Side by side bar graph
Used to compare the distribution of a categorical variable in each of several groups. For each value of the categorical variable, there is a bar corresponding to each group. The height of each bar is determined by the count or percent of individuals in the group with that value.
Simpson’s paradox
An association between two variables that holds for each individual value of a third variable can be changed or even reversed when the data for all values of the third variable are combined.
Skewness
A distribution is skewed to the right if the right side of the graph (containing the half of the observations with larger values) is much longer than the left side. It is skewed to the left if the left side of the graph is much longer than the right side.
Splitting stems
A method for spreading out a stemplot that has too few stems.
Standard deviation sx
Measures the average distance of the observations from their mean. It is calculated by finding an average of the squared distances and then taking the square root .

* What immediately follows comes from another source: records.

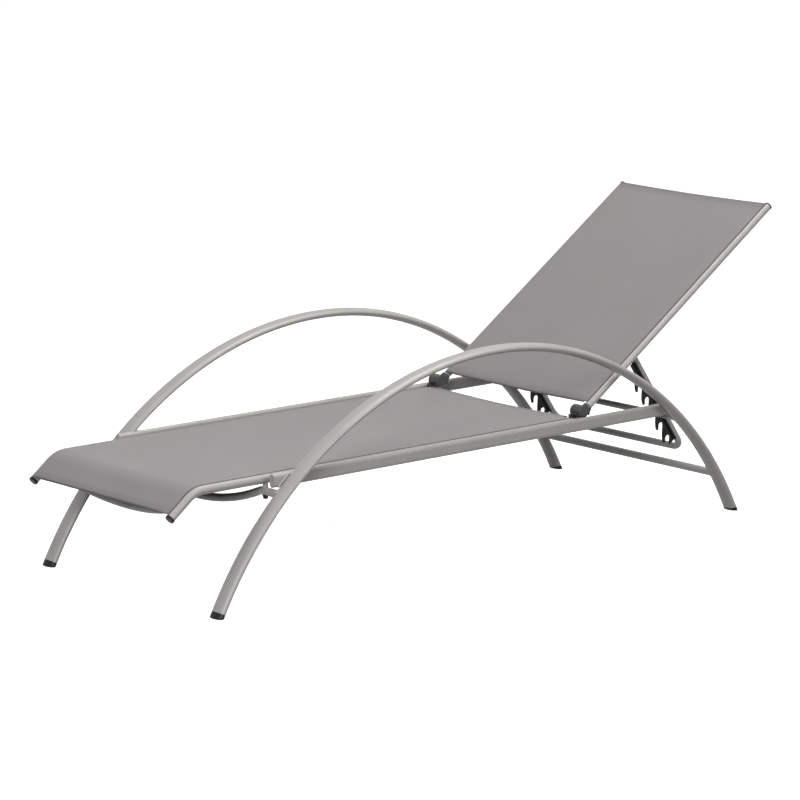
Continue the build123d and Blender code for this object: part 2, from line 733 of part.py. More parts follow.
# Front crossbar: level where it meets the arches and the seat rails, bowed down in between
with BuildPart() as front_crossbar:
    with BuildLine(Plane.YZ.offset(front_bar_x)):
        bow_angle = 2 * math.degrees(math.atan(front_bar_drop / front_bar_half_bow))
        bow_radius = front_bar_half_bow / math.sin(math.radians(bow_angle)) - front_bar_shoulder_radius
        Line((-arch_y, front_bar_height), (-front_bar_half_bow, front_bar_height))
        CenterArc(
            (-front_bar_half_bow, front_bar_height - front_bar_shoulder_radius),
            front_bar_shoulder_radius,
            90,
            -bow_angle,
        )
        CenterArc((0, front_bar_height - front_bar_drop + bow_radius), bow_radius, 270 - bow_angle, 2 * bow_angle)
        CenterArc(
            (front_bar_half_bow, front_bar_height - front_bar_shoulder_radius),
            front_bar_shoulder_radius,
            90 + bow_angle,
            -bow_angle,
        )
        Line((front_bar_half_bow, front_bar_height), (arch_y, front_bar_height))
    with BuildSketch(Plane(origin=(front_bar_x, -arch_y, front_bar_height), z_dir=(0, 1, 0))):
        tube_profile(crossbar_radius, crossbar_wall)
    sweep()
    add(arch_outside_left, mode=Mode.SUBTRACT)
    add(arch_outside_right, mode=Mode.SUBTRACT)
    with Locations((front_bar_x, -seat_rail_y, front_bar_height), (front_bar_x, seat_rail_y, front_bar_height)):
        Cylinder(bolt_radius + bolt_clearance, 2 * (crossbar_radius + overrun), mode=Mode.SUBTRACT)
front_crossbar.part.label = "front_crossbar"
export_step(front_crossbar.part, "parts/front_crossbar.step")

# Toe bar: bowed, between the bent ends of the seat rails
with BuildPart() as toe_bar:
    with BuildLine(toe_plane.offset(toe_bar_toe_distance)) as toe_bar_line:
        ThreePointArc((-seat_rail_y, 0), (0, -toe_bar_bow), (seat_rail_y, 0))
    with BuildSketch(Plane(origin=toe_bar_line.line @ 0, z_dir=toe_bar_line.line % 0)):
        tube_profile(crossbar_radius, crossbar_wall)
    sweep()
    with BuildSketch(toe_plane):
        with Locations((-seat_rail_y, 0), (seat_rail_y, 0)):
            Circle(seat_rail_radius)
    extrude(amount=toe_length, mode=Mode.SUBTRACT)
toe_bar.part.label = "toe_bar"
export_step(toe_bar.part, "parts/toe_bar.step")

# Rear stretcher, low between the rear legs of the arches
with BuildPart() as rear_stretcher:
    with BuildSketch(Plane(origin=(stretcher_x, -arch_y, stretcher_height), z_dir=(0, 1, 0))):
        tube_profile(crossbar_radius, crossbar_wall)
    extrude(amount=arch_spacing)
    add(arch_outside_left, mode=Mode.SUBTRACT)
    add(arch_outside_right, mode=Mode.SUBTRACT)
rear_stretcher.part.label = "rear_stretcher"
export_step(rear_stretcher.part, "parts/rear_stretcher.step")

# Hook bar, which the racks of the stay hang on
with BuildPart() as hook_bar:
    with BuildSketch(Plane(origin=hook_bar_centre - Vector(0, arch_y, 0), z_dir=(0, 1, 0))):
        tube_profile(hook_bar_radius, hook_bar_wall)
    extrude(amount=arch_spacing)
    add(arch_outside_left, mode=Mode.SUBTRACT)
    add(arch_outside_right, mode=Mode.SUBTRACT)
hook_bar.part.label = "hook_bar"
export_step(hook_bar.part, "parts/hook_bar.step")

# Two bowed bars hold the back rails apart
for bar_name, bar_along in (("middle", back_bar_middle), ("top", back_bar_top)):
    with BuildPart() as back_bar:
        with BuildLine(back_plane.offset(bar_along)) as back_bar_line:
            ThreePointArc(
                (-seat_rail_y, -back_rail_set_back),
                (0, -back_rail_set_back - back_bar_bow),
                (seat_rail_y, -back_rail_set_back),
            )
        with BuildSketch(Plane(origin=back_bar_line.line @ 0, z_dir=back_bar_line.line % 0)):
            tube_profile(back_bar_radius, back_bar_wall)
        sweep()
        with BuildSketch(back_plane):
            with Locations((-seat_rail_y, -back_rail_set_back), (seat_rail_y, -back_rail_set_back)):
                Circle(back_rail_radius)
        extrude(amount=back_rail_end, mode=Mode.SUBTRACT)
    back_bar.part.label = "back_bar_" + bar_name
    export_step(back_bar.part, "parts/back_bar_" + bar_name + ".step")

# Stay: one tube bent to a U, drilled for the pivot bolts
with BuildPart() as stay_tube:
    with BuildLine(stay_plane) as stay_line:
        FilletPolyline(
            (-stay_top_length, -stay_y),
            (stay_length, -stay_y),
            (stay_length, stay_y),
            (-stay_top_length, stay_y),
            radius=stay_bend_radius,
        )
    with BuildSketch(Plane(origin=stay_line.line @ 0, z_dir=stay_line.line % 0)):
        tube_profile(stay_tube_radius, stay_tube_wall)
    sweep()
    with Locations(Plane(origin=stay_pivot, z_dir=(0, 1, 0))):
        Cylinder(bolt_radius, 2 * (stay_y + stay_tube_radius + overrun), mode=Mode.SUBTRACT)
stay_tube.part.label = "stay_tube"
export_step(stay_tube.part, "parts/stay_tube.step")

# Stoppers in the top ends of the stay
with BuildPart() as stay_stoppers:
    for side, side_name in sides:
        stopper_plane = Plane(
            origin=stay_pivot - stay_down * stay_top_length + Vector(0, side * stay_y, 0), z_dir=-stay_down
        )
        with BuildSketch(stopper_plane):
            Circle(stay_tube_radius)
        extrude(amount=stay_plug_flange)
        with BuildSketch(stopper_plane):
            Circle(stay_tube_radius - stay_tube_wall - cap_plug_clearance)
        extrude(amount=-stay_plug_length)
stay_stoppers.part.label = "stay_stoppers"
export_step(stay_stoppers.part, "parts/stay_stoppers.step")

# Pivot bolts of the stay, with bushes between its legs and the lugs, and nuts on the inner side
lug_outer_y = lug_inner_y + lug_thickness
with BuildPart() as stay_bolts:
    for side, side_name in sides:
        with Locations(
            Plane(
                origin=stay_pivot + Vector(0, side * (stay_y - stay_tube_radius - stay_nut_height), 0),
                z_dir=(0, side, 0),
            )
        ):
            Cylinder(
                bolt_radius,
                lug_outer_y + stay_bush_gap - stay_y + stay_tube_radius + stay_nut_height,
                align=(Align.CENTER, Align.CENTER, Align.MIN),
            )
        with Locations(
            Plane(origin=stay_pivot + Vector(0, side * (lug_outer_y + stay_bush_gap), 0), z_dir=(0, side, 0))
        ):
            Cylinder(
                stay_bolt_head_radius, stay_bolt_head_height, align=(Align.CENTER, Align.CENTER, Align.MIN)
            )
stay_bolts.part.label = "stay_bolts"
export_step(stay_bolts.part, "parts/stay_bolts.step")

with BuildPart() as stay_bushes:
    for side, side_name in sides:
        with BuildSketch(
            Plane(origin=stay_pivot + Vector(0, side * (stay_y + stay_tube_radius), 0), z_dir=(0, side, 0))
        ):
            tube_profile(stay_bush_radius, stay_bush_radius - bolt_radius)
        extrude(amount=stay_bush_length)
stay_bushes.part.label = "stay_bushes"
export_step(stay_bushes.part, "parts/stay_bushes.step")

with BuildPart() as stay_nuts:
    for side, side_name in sides:
        with BuildSketch(
            Plane(
                origin=stay_pivot + Vector(0, side * (stay_y - stay_tube_radius), 0),
                x_dir=stay_down,
                z_dir=(0, -side, 0),
            )
        ):
            RegularPolygon(stay_nut_radius, 6)
            Circle(bolt_radius, mode=Mode.SUBTRACT)
        extrude(amount=stay_nut_height)
stay_nuts.part.label = "stay_nuts"
export_step(stay_nuts.part, "parts/stay_nuts.step")

# Front fixings: spacers between crossbar and seat rails, washers and domed bolts from below
front_bolt_points = ((front_bar_x, -seat_rail_y), (front_bar_x, seat_rail_y))
with BuildPart() as front_spacers:
    with BuildSketch(Plane.XY.offset(front_bar_height)):
        with Locations(front_bolt_points):
            Circle(spacer_radius)
            Circle(bolt_radius + bolt_clearance, mode=Mode.SUBTRACT)
    extrude(amount=seat_rail_height - front_bar_height)
    with Locations(Plane(origin=(front_bar_x, 0, front_bar_height), z_dir=(0, 1, 0))):
        Cylinder(crossbar_radius, arch_spacing, mode=Mode.SUBTRACT)
    with Locations(
        Plane(origin=(front_bar_x, -seat_rail_y, seat_rail_height), z_dir=(1, 0, 0)),
        Plane(origin=(front_bar_x, seat_rail_y, seat_rail_height), z_dir=(1, 0, 0)),
    ):
        Cylinder(seat_rail_radius, 2 * (spacer_radius + overrun), mode=Mode.SUBTRACT)
front_spacers.part.label = "front_spacers"
export_step(front_spacers.part, "parts/front_spacers.step")

washer_bottom = front_bar_height - crossbar_radius - washer_thickness
with BuildPart() as front_washers:
    with BuildSketch(Plane.XY.offset(washer_bottom)):
        with Locations(front_bolt_points):
            Circle(washer_radius)
            Circle(bolt_radius + bolt_clearance, mode=Mode.SUBTRACT)
    extrude(amount=2 * washer_thickness)
    with Locations(Plane(origin=(front_bar_x, 0, front_bar_height), z_dir=(0, 1, 0))):
        Cylinder(crossbar_radius, arch_spacing, mode=Mode.SUBTRACT)
front_washers.part.label = "front_washers"
export_step(front_washers.part, "parts/front_washers.step")

with BuildPart() as front_bolts:
    with BuildSketch(Plane.XY.offset(washer_bottom)):
        with Locations(front_bolt_points):
            Circle(bolt_head_radius)
    extrude(amount=-bolt_head_height)
    fillet(front_bolts.edges().group_by(Axis.Z)[0], bolt_head_round)
    with BuildSketch(Plane.XY.offset(washer_bottom)):
        with Locations(front_bolt_points):
            Circle(bolt_radius)
    extrude(amount=seat_rail_height - seat_rail_radius + bolt_rail_grip - washer_bottom)
front_bolts.part.label = "front_bolts"
export_step(front_bolts.part, "parts/front_bolts.step")

# Side fixings: sleeves between the seat rails and the base rails, bolts from the inner side
with BuildPart() as side_spacers:
    for side, side_name in sides:
        for bolt_x in side_bolt_xs:
            with BuildSketch(Plane(origin=(bolt_x, side * seat_rail_y, side_bolt_z), z_dir=(0, side, 0))):
                tube_profile(spacer_radius, spacer_radius - bolt_radius - bolt_clearance)
            extrude(amount=base_rail_inner_y - seat_rail_y)
        with Locations(Plane(origin=(0, side * seat_rail_y, seat_rail_height), z_dir=(1, 0, 0))):
            Cylinder(seat_rail_radius, 2 * (hinge_reach + toe_length), mode=Mode.SUBTRACT)
side_spacers.part.label = "side_spacers"
export_step(side_spacers.part, "parts/side_spacers.step")

with BuildPart() as side_bolts:
    for side, side_name in sides:
        for bolt_x in side_bolt_xs:
            head_plane = Plane(
                origin=(bolt_x, side * (seat_rail_y - seat_rail_radius), side_bolt_z), z_dir=(0, -side, 0)
            )
            with BuildSketch(head_plane):
                Circle(bolt_head_radius)
            extrude(amount=side_bolt_head_height)
            with BuildSketch(head_plane):
                Circle(bolt_radius)
            extrude(amount=seat_rail_y - seat_rail_radius - base_rail_inner_y - base_rail_wall - overrun)
side_bolts.part.label = "side_bolts"
export_step(side_bolts.part, "parts/side_bolts.step")

# Hinge screws, from the side into the seat rails
with BuildPart() as hinge_screws:
    for side, side_name in sides:
        for offset in (-hinge_screw_front, hinge_screw_rear):
            head_plane = Plane(
                origin=(
                    hinge_axis.X + offset,
                    side * seat_rail_y + seat_rail_radius + hinge_foot_wall,
                    hinge_screw_height,
                ),
                z_dir=(0, 1, 0),
            )
            with BuildSketch(head_plane):
                Circle(hinge_screw_head_radius)
            extrude(amount=hinge_screw_head_depth)
            with BuildSketch(head_plane):
                Circle(hinge_screw_radius)
            extrude(amount=-hinge_foot_wall - hinge_screw_grip)
hinge_screws.part.label = "hinge_screws"
export_step(hinge_screws.part, "parts/hinge_screws.step")

# Seat cloth, notched round the hinges
with BuildPart() as seat_cloth:
    with BuildLine():
        FilletPolyline(
            toe_end + toe_direction * cloth_cut_back,
            toe_corner,
            seat_cloth_end,
            radius=toe_bend_radius,
        )
    with BuildSketch(toe_plane.offset(cloth_cut_back)):
        cloth_profile(seat_rail_radius)
    sweep()
    notch_y = seat_rail_y - hinge_back_knuckle - seat_cloth_notch_gap
    with BuildSketch(Plane.XY.offset(seat_rail_height)):
        with Locations((seat_cloth_corner.X, -notch_y)):
            Rectangle(seat_cloth_notch_length + overrun, notch_y, align=(Align.MIN, Align.MAX))
        with Locations((seat_cloth_corner.X, notch_y)):
            Rectangle(seat_cloth_notch_length + overrun, notch_y, align=(Align.MIN, Align.MIN))
    extrude(amount=2 * seat_rail_radius, mode=Mode.SUBTRACT)
seat_cloth.part.label = "seat_cloth"
export_step(seat_cloth.part, "parts/seat_cloth.step")

# Back cloth
with BuildPart() as back_cloth:
    start_point = back_point(back_cloth_start, -back_rail_set_back)
    with BuildSketch(Plane(origin=start_point, x_dir=(0, 1, 0), z_dir=back_direction)):
        cloth_profile(back_rail_radius)
    extrude(amount=back_rail_end - back_cloth_start - cloth_cut_back)
back_cloth.part.label = "back_cloth"
export_step(back_cloth.part, "parts/back_cloth.step")
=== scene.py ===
"""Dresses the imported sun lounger: coated tubes, woven cloths, moulded hinges and weld beads."""

import json
import math

import bmesh
import bpy
import mathutils
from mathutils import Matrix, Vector


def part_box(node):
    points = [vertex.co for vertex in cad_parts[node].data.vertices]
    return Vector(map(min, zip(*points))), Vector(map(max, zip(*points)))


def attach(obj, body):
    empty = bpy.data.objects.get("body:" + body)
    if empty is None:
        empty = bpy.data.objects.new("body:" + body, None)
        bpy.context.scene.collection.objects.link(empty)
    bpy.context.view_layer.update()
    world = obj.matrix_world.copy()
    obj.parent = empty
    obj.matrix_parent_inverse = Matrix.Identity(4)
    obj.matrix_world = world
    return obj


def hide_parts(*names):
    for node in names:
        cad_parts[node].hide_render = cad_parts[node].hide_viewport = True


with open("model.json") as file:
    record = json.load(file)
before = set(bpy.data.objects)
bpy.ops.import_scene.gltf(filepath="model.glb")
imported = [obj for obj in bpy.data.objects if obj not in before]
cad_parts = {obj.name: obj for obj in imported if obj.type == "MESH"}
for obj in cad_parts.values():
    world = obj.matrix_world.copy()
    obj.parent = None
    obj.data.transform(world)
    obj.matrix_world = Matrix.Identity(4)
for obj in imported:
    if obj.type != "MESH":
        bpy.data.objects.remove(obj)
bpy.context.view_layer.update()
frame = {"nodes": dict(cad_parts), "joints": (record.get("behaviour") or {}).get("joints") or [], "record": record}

bl_info = {
    "name": "Sun Lounger Finisher",
    "version": (1, 0, 0),
    "blender": (4, 5, 0),
    "location": "3D View > Sidebar > Lounger",
    "description": "Gives the sun lounger its cloth, coatings, welds and studio",
    "category": "Object",
}

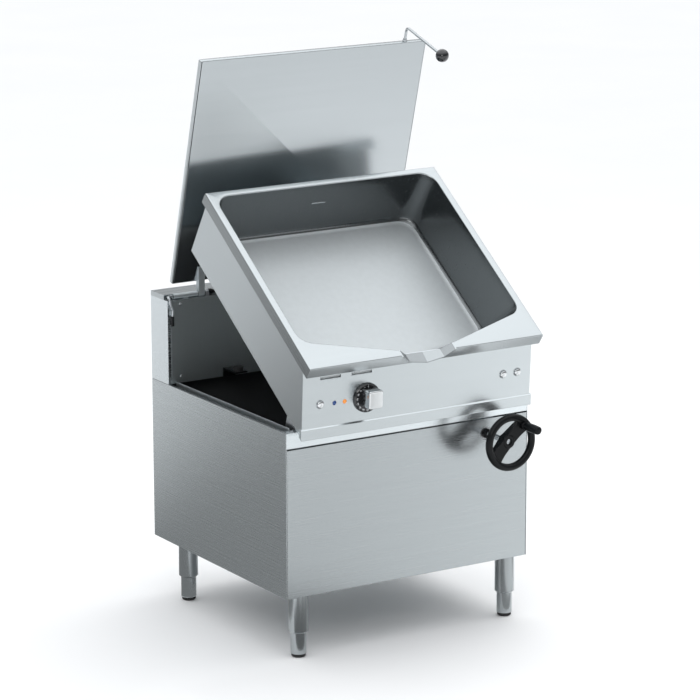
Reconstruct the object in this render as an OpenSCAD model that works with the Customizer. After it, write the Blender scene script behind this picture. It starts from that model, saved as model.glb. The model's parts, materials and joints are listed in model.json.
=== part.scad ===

Stemplot (also called a stem-and-leaf plot)
A simple graphical display for fairly small data sets that gives a quick picture of the shape of a distribution while including the actual numerical values in the graph. Each observation is separated into a stem, consisting of all but the final digit, and a leaf, the final digit. The stems are arranged in a vertical column with the smallest at the top. Each leaf is written in the row to the right of its stem, with the leaves arranged in increasing order out from the stem.
Symmetry
If the right and left sides of a graph are approximately mirror images of each other.
Third quartile Q3
If the observations in a data set are ordered from lowest to highest, the third quartile Q3 is the median of the observations whose position is to the right of the median.
Two-way table
A two-way table of counts organizes data about two categorical variables.
Unimodal
Describes a graph of quantitative data with a single peak.
Variables
Any characteristic of an individual. A variable can take different values for different individuals.
Variance sx^2
The average squared distance of the observations in a data set from their mean.